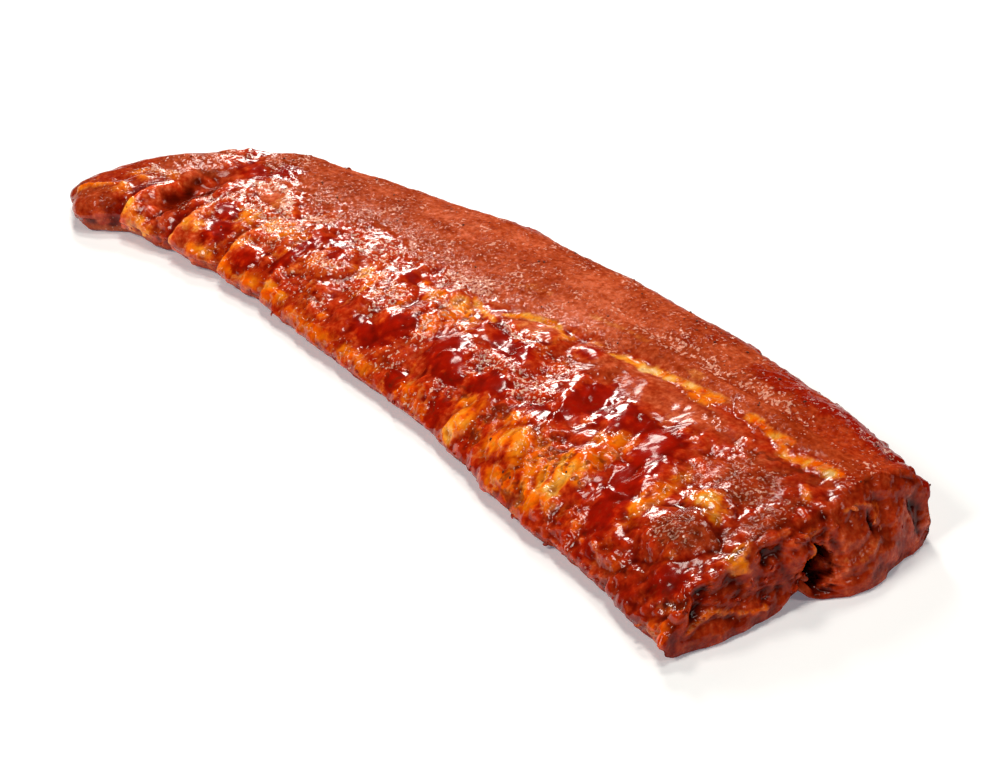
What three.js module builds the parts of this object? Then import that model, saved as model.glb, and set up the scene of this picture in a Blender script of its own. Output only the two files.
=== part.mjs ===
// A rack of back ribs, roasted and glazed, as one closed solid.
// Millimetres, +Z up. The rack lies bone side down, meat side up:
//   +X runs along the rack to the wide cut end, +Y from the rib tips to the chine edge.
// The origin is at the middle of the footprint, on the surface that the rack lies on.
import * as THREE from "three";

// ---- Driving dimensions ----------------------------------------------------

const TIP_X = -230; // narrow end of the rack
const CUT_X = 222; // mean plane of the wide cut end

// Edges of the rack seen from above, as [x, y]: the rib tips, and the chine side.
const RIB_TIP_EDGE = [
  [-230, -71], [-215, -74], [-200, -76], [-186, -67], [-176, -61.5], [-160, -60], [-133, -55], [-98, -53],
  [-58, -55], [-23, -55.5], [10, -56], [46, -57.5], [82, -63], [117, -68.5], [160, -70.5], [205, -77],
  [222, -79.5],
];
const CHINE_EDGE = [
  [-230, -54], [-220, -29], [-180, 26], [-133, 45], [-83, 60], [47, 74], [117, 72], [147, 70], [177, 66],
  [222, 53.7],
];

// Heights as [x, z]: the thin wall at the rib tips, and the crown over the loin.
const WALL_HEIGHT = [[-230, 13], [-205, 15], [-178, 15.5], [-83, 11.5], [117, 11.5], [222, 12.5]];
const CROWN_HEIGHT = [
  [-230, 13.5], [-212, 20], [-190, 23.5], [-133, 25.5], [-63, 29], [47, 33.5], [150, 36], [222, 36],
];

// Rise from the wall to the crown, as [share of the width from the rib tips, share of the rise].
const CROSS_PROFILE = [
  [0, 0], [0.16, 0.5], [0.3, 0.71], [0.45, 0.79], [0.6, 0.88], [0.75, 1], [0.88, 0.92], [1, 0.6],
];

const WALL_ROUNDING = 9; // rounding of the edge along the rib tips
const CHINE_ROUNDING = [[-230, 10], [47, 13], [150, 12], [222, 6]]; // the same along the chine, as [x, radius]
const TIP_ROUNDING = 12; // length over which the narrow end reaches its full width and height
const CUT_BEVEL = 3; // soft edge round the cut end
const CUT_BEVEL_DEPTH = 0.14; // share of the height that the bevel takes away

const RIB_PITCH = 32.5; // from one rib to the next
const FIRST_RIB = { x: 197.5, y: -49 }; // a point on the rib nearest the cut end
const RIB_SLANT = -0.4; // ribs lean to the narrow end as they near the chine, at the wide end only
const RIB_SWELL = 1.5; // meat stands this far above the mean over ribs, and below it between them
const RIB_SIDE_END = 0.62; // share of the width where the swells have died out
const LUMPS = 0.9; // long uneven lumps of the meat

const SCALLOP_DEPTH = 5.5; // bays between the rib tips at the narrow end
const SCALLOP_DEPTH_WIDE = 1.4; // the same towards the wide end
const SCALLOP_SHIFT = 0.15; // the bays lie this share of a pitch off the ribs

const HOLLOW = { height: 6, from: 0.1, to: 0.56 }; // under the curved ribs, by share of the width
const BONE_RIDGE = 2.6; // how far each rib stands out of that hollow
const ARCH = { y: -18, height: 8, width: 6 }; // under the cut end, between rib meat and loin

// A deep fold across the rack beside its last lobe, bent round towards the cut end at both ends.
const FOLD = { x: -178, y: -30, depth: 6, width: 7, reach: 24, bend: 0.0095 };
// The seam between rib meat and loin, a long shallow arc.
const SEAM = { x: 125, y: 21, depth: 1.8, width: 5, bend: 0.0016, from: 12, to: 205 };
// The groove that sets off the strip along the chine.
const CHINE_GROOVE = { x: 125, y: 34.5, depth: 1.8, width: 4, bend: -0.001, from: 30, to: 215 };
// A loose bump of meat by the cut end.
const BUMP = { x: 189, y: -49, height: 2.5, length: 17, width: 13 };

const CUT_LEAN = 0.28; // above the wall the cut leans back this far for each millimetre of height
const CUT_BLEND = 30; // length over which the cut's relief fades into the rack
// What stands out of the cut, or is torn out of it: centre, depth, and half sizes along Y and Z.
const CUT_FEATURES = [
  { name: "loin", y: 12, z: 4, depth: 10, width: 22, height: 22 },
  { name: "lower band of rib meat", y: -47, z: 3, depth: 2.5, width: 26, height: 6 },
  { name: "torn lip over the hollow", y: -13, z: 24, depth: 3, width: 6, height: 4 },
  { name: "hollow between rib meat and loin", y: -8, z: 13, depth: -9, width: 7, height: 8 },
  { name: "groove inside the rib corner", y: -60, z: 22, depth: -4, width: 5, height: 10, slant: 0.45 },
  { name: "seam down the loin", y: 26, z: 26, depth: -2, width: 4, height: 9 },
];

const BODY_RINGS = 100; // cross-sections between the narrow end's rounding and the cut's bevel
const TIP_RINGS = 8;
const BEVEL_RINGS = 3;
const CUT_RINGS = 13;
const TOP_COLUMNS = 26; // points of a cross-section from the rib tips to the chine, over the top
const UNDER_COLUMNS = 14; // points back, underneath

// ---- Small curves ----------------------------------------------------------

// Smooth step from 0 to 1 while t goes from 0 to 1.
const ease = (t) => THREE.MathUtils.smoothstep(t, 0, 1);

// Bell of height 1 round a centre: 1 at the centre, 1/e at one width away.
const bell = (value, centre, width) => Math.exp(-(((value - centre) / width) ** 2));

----

• _Exercise description_:
Extract every line above exactly as it stands.

• _Worked answer_:
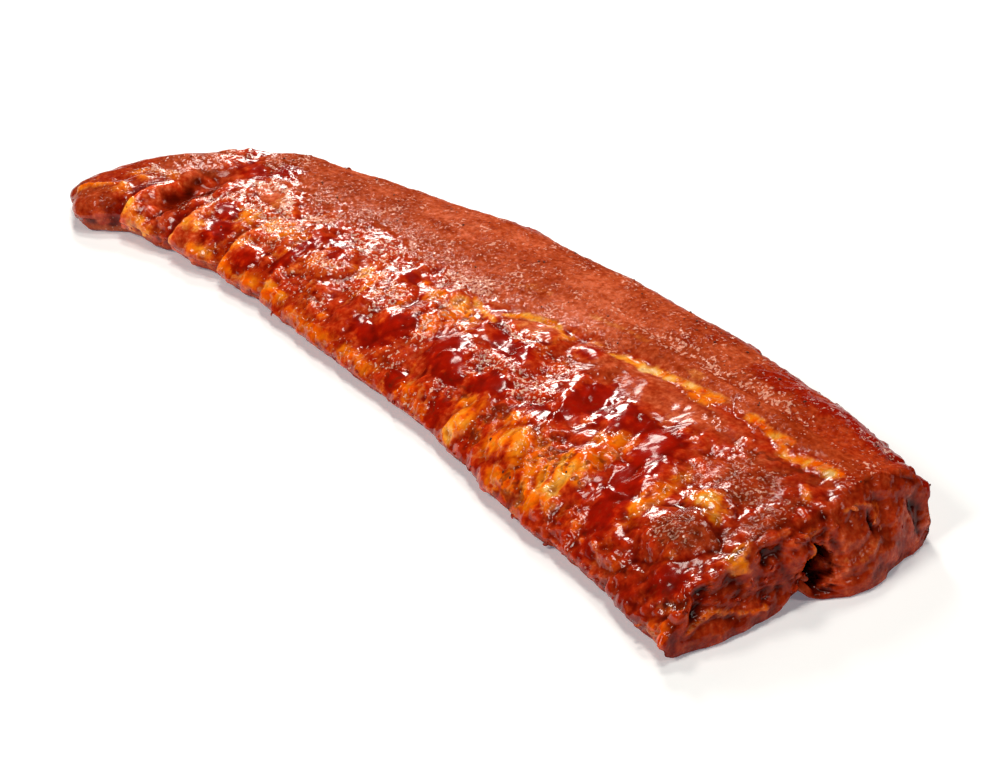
What three.js module builds the parts of this object? Then import that model, saved as model.glb, and set up the scene of this picture in a Blender script of its own. Output only the two files.
=== part.mjs ===
// A rack of back ribs, roasted and glazed, as one closed solid.
// Millimetres, +Z up. The rack lies bone side down, meat side up:
//   +X runs along the rack to the wide cut end, +Y from the rib tips to the chine edge.
// The origin is at the middle of the footprint, on the surface that the rack lies on.
import * as THREE from "three";

// ---- Driving dimensions ----------------------------------------------------

const TIP_X = -230; // narrow end of the rack
const CUT_X = 222; // mean plane of the wide cut end

// Edges of the rack seen from above, as [x, y]: the rib tips, and the chine side.
const RIB_TIP_EDGE = [
  [-230, -71], [-215, -74], [-200, -76], [-186, -67], [-176, -61.5], [-160, -60], [-133, -55], [-98, -53],
  [-58, -55], [-23, -55.5], [10, -56], [46, -57.5], [82, -63], [117, -68.5], [160, -70.5], [205, -77],
  [222, -79.5],
];
const CHINE_EDGE = [
  [-230, -54], [-220, -29], [-180, 26], [-133, 45], [-83, 60], [47, 74], [117, 72], [147, 70], [177, 66],
  [222, 53.7],
];

// Heights as [x, z]: the thin wall at the rib tips, and the crown over the loin.
const WALL_HEIGHT = [[-230, 13], [-205, 15], [-178, 15.5], [-83, 11.5], [117, 11.5], [222, 12.5]];
const CROWN_HEIGHT = [
  [-230, 13.5], [-212, 20], [-190, 23.5], [-133, 25.5], [-63, 29], [47, 33.5], [150, 36], [222, 36],
];

// Rise from the wall to the crown, as [share of the width from the rib tips, share of the rise].
const CROSS_PROFILE = [
  [0, 0], [0.16, 0.5], [0.3, 0.71], [0.45, 0.79], [0.6, 0.88], [0.75, 1], [0.88, 0.92], [1, 0.6],
];

const WALL_ROUNDING = 9; // rounding of the edge along the rib tips
const CHINE_ROUNDING = [[-230, 10], [47, 13], [150, 12], [222, 6]]; // the same along the chine, as [x, radius]
const TIP_ROUNDING = 12; // length over which the narrow end reaches its full width and height
const CUT_BEVEL = 3; // soft edge round the cut end
const CUT_BEVEL_DEPTH = 0.14; // share of the height that the bevel takes away

const RIB_PITCH = 32.5; // from one rib to the next
const FIRST_RIB = { x: 197.5, y: -49 }; // a point on the rib nearest the cut end
const RIB_SLANT = -0.4; // ribs lean to the narrow end as they near the chine, at the wide end only
const RIB_SWELL = 1.5; // meat stands this far above the mean over ribs, and below it between them
const RIB_SIDE_END = 0.62; // share of the width where the swells have died out
const LUMPS = 0.9; // long uneven lumps of the meat

const SCALLOP_DEPTH = 5.5; // bays between the rib tips at the narrow end
const SCALLOP_DEPTH_WIDE = 1.4; // the same towards the wide end
const SCALLOP_SHIFT = 0.15; // the bays lie this share of a pitch off the ribs

const HOLLOW = { height: 6, from: 0.1, to: 0.56 }; // under the curved ribs, by share of the width
const BONE_RIDGE = 2.6; // how far each rib stands out of that hollow
const ARCH = { y: -18, height: 8, width: 6 }; // under the cut end, between rib meat and loin

// A deep fold across the rack beside its last lobe, bent round towards the cut end at both ends.
const FOLD = { x: -178, y: -30, depth: 6, width: 7, reach: 24, bend: 0.0095 };
// The seam between rib meat and loin, a long shallow arc.
const SEAM = { x: 125, y: 21, depth: 1.8, width: 5, bend: 0.0016, from: 12, to: 205 };
// The groove that sets off the strip along the chine.
const CHINE_GROOVE = { x: 125, y: 34.5, depth: 1.8, width: 4, bend: -0.001, from: 30, to: 215 };
// A loose bump of meat by the cut end.
const BUMP = { x: 189, y: -49, height: 2.5, length: 17, width: 13 };

const CUT_LEAN = 0.28; // above the wall the cut leans back this far for each millimetre of height
const CUT_BLEND = 30; // length over which the cut's relief fades into the rack
// What stands out of the cut, or is torn out of it: centre, depth, and half sizes along Y and Z.
const CUT_FEATURES = [
  { name: "loin", y: 12, z: 4, depth: 10, width: 22, height: 22 },
  { name: "lower band of rib meat", y: -47, z: 3, depth: 2.5, width: 26, height: 6 },
  { name: "torn lip over the hollow", y: -13, z: 24, depth: 3, width: 6, height: 4 },
  { name: "hollow between rib meat and loin", y: -8, z: 13, depth: -9, width: 7, height: 8 },
  { name: "groove inside the rib corner", y: -60, z: 22, depth: -4, width: 5, height: 10, slant: 0.45 },
  { name: "seam down the loin", y: 26, z: 26, depth: -2, width: 4, height: 9 },
];

const BODY_RINGS = 100; // cross-sections between the narrow end's rounding and the cut's bevel
const TIP_RINGS = 8;
const BEVEL_RINGS = 3;
const CUT_RINGS = 13;
const TOP_COLUMNS = 26; // points of a cross-section from the rib tips to the chine, over the top
const UNDER_COLUMNS = 14; // points back, underneath

// ---- Small curves ----------------------------------------------------------

// Smooth step from 0 to 1 while t goes from 0 to 1.
const ease = (t) => THREE.MathUtils.smoothstep(t, 0, 1);

// Bell of height 1 round a centre: 1 at the centre, 1/e at one width away.
const bell = (value, centre, width) => Math.exp(-(((value - centre) / width) ** 2));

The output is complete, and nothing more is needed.